## STATED PROBLEM:
Please give the data below again in full, exactly as it stands.

------

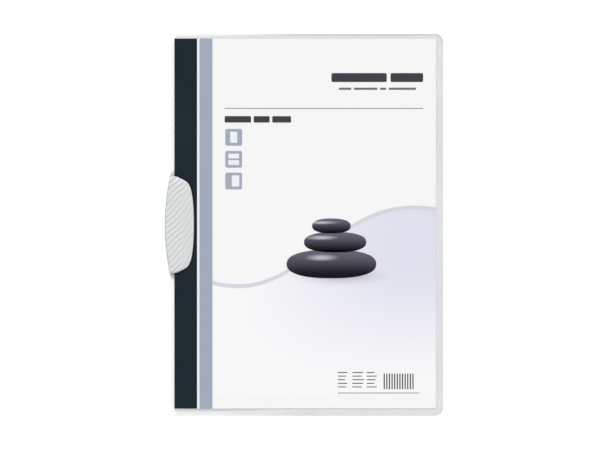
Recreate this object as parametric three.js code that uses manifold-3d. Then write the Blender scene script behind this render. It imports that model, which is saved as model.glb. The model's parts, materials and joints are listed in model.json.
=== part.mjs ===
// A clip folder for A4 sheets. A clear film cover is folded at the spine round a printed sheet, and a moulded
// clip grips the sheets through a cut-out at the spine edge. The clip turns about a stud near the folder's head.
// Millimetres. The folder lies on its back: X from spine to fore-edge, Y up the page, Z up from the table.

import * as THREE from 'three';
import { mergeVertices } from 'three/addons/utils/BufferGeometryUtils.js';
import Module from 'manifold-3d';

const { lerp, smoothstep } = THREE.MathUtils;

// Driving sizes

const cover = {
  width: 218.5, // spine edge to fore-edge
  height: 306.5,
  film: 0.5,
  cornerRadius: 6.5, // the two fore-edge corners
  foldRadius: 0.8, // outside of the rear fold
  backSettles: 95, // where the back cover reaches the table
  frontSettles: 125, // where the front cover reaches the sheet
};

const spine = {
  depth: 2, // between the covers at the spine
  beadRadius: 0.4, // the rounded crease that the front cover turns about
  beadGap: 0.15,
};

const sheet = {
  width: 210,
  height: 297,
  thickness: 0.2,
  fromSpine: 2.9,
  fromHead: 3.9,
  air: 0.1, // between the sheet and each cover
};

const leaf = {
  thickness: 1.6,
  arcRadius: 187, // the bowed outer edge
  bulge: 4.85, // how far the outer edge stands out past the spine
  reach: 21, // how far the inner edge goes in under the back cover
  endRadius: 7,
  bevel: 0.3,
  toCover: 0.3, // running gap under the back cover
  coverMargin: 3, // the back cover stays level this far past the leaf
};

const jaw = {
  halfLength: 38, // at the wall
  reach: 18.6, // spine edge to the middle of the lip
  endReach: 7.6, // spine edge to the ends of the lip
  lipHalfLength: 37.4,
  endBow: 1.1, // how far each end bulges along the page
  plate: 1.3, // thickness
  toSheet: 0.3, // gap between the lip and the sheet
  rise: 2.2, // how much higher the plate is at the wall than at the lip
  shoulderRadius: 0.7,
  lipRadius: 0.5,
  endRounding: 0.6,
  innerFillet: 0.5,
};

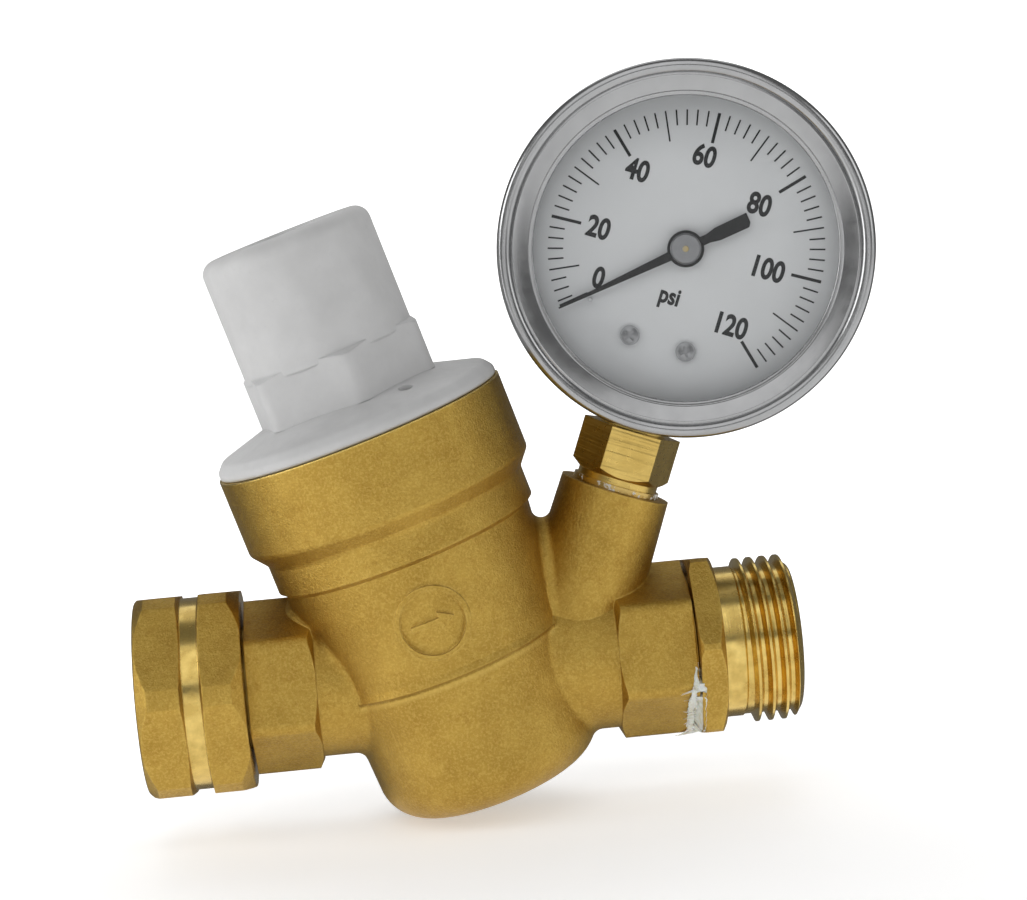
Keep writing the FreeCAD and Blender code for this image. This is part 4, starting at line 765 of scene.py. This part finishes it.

------

## TASK OUTPUT:
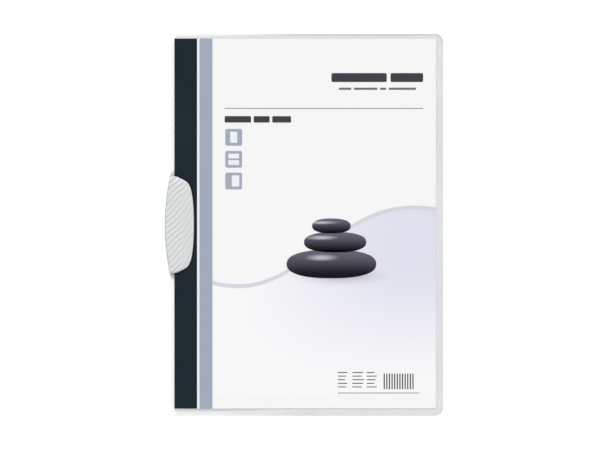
Recreate this object as parametric three.js code that uses manifold-3d. Then write the Blender scene script behind this render. It imports that model, which is saved as model.glb. The model's parts, materials and joints are listed in model.json.
=== part.mjs ===
// A clip folder for A4 sheets. A clear film cover is folded at the spine round a printed sheet, and a moulded
// clip grips the sheets through a cut-out at the spine edge. The clip turns about a stud near the folder's head.
// Millimetres. The folder lies on its back: X from spine to fore-edge, Y up the page, Z up from the table.

import * as THREE from 'three';
import { mergeVertices } from 'three/addons/utils/BufferGeometryUtils.js';
import Module from 'manifold-3d';

const { lerp, smoothstep } = THREE.MathUtils;

// Driving sizes

const cover = {
  width: 218.5, // spine edge to fore-edge
  height: 306.5,
  film: 0.5,
  cornerRadius: 6.5, // the two fore-edge corners
  foldRadius: 0.8, // outside of the rear fold
  backSettles: 95, // where the back cover reaches the table
  frontSettles: 125, // where the front cover reaches the sheet
};

const spine = {
  depth: 2, // between the covers at the spine
  beadRadius: 0.4, // the rounded crease that the front cover turns about
  beadGap: 0.15,
};

const sheet = {
  width: 210,
  height: 297,
  thickness: 0.2,
  fromSpine: 2.9,
  fromHead: 3.9,
  air: 0.1, // between the sheet and each cover
};

const leaf = {
  thickness: 1.6,
  arcRadius: 187, // the bowed outer edge
  bulge: 4.85, // how far the outer edge stands out past the spine
  reach: 21, // how far the inner edge goes in under the back cover
  endRadius: 7,
  bevel: 0.3,
  toCover: 0.3, // running gap under the back cover
  coverMargin: 3, // the back cover stays level this far past the leaf
};

const jaw = {
  halfLength: 38, // at the wall
  reach: 18.6, // spine edge to the middle of the lip
  endReach: 7.6, // spine edge to the ends of the lip
  lipHalfLength: 37.4,
  endBow: 1.1, // how far each end bulges along the page
  plate: 1.3, // thickness
  toSheet: 0.3, // gap between the lip and the sheet
  rise: 2.2, // how much higher the plate is at the wall than at the lip
  shoulderRadius: 0.7,
  lipRadius: 0.5,
  endRounding: 0.6,
  innerFillet: 0.5,
};

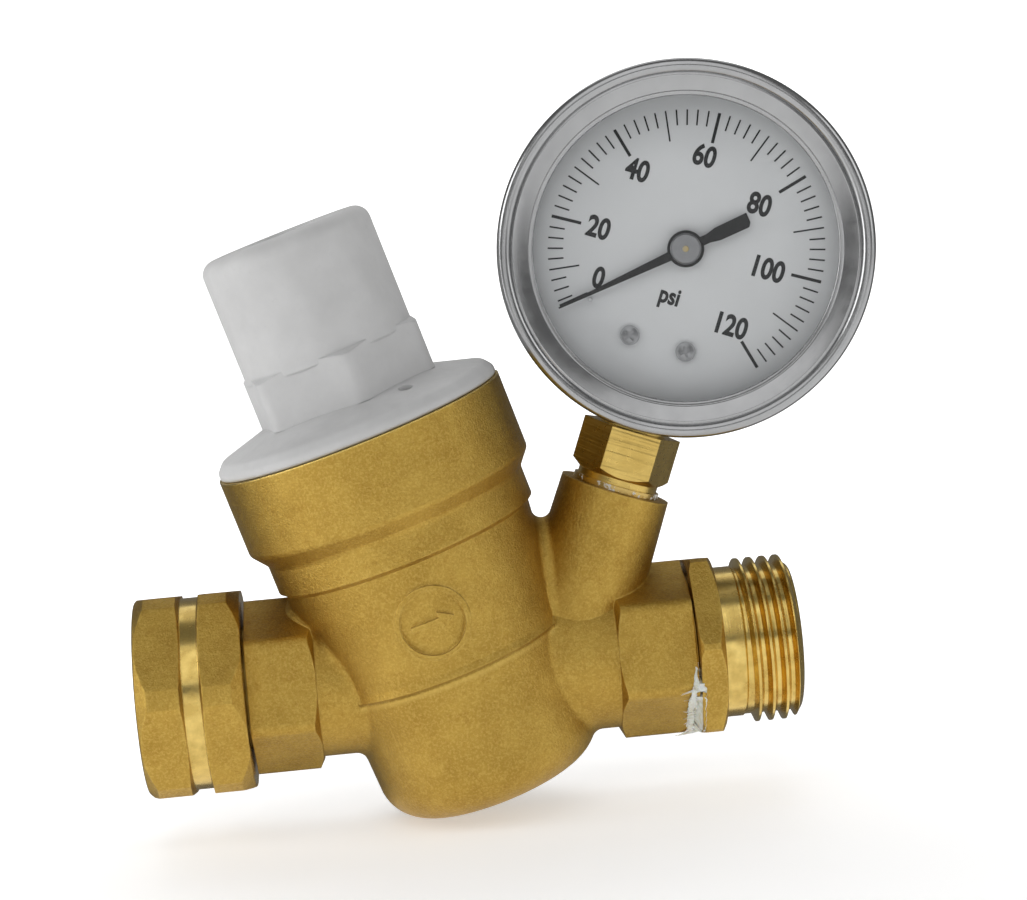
Keep writing the FreeCAD and Blender code for this image. This is part 4, starting at line 765 of scene.py. This part finishes it.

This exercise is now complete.